5C. [Repositories] Multiple Outputs with Data Transforms3. Add Code For Your Transformed Datasets

3 - Add Code for Your “Transformed” Datasets

This content is also available at learn.palantir.com ↗ and is presented here for accessibility purposes.

📖 Task Introduction

Before adding our transform code that creates multiple dataset outputs, we’ll perform a simple join of the three clean output datasets from your flight alerts and passengers datasource projects using PySpark. This is the type of “pre-work” you’d conduct in a /transformed code folder.

🔨 Task Instructions

  1. Right click the /transformed folder in your repository and add a new file called flight_alerts_joined_passengers.py.

  2. Replace the default code in your new Python transform file with the code block below.

    from transforms.api import transform_df, Input, Output
    
    
    @transform_df(
        Output("/${space}/Temporary Training Artifacts/${yourName}/Data Engineering Tutorials/Transform Project: Alert Metrics/data/transformed/flight_alerts_joined_passengers"),
        flight_alerts_df=Input("${flight_alerts_clean_RID}"),
        passengers_df=Input("${passengers_clean_RID}"),
        join_table_df=Input("${passenger_flight_alerts_clean_RID}"),
    )
    def compute(flight_alerts_df, passengers_df, join_table_df):
    
        # join flight alert data to passenger data by using the passenger_flight_alerts_clean join table
        joined_df = (
            flight_alerts_df
            .join(join_table_df, on='alert_display_name', how='left')
            .join(passengers_df, on='passenger_id', how='left')
        )
    
        return joined_df
    
  3. Replace the following lines in your code:

    • ${space} with your space

    • ${yourName} with your /Tutorial Practice Artifacts folder name

    • ${flight_alerts_clean_RID} with the RID of the flight_alerts_clean dataset in your Datasource Project: Flight Alerts project

    • ${passengers_clean_RID} with the RID of the passengers_clean dataset in your Datasource Project: Passengers project

    • ${passenger_flight_alerts_clean_RID} with the RID of the passenger_flight_alerts_clean dataset in your Datasource Project: Passengers project.
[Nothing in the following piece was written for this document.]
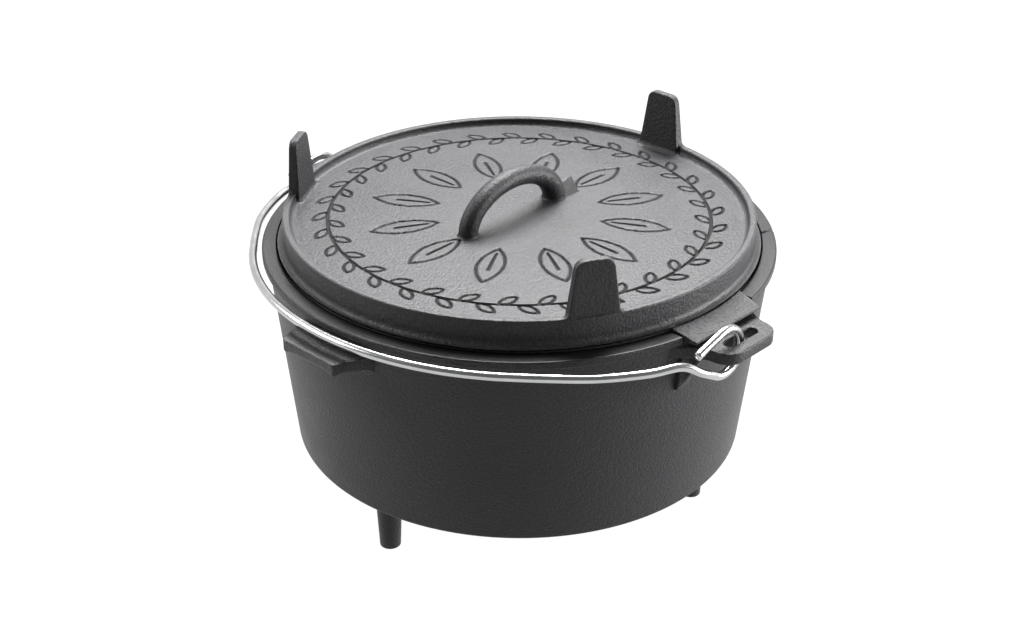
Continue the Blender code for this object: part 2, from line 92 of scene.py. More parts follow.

      • ℹ️ Did you know you can use your repository’s Foundry Explorer helper in the bottom left of your screen to search for datasets you want to reference in your code? Simply open the helper, follow the folder path to the desired dataset, and then after clicking on the dataset, obtain the folder path or RID from the Details section as shown below (to obtain the RID, you’ll need to click on the Show more link to expand additional details).
  4. Use the Preview button to test the output of your code.

  5. Commit your code to your branch with a reasonable, descriptive message (e.g., “feature: add joined dataset”).

  6. Build your code on your branch and ensure successful completion.

  7. If successful, complete the PR process and merge your branch into Master.

  8. Build your code on the Master branch.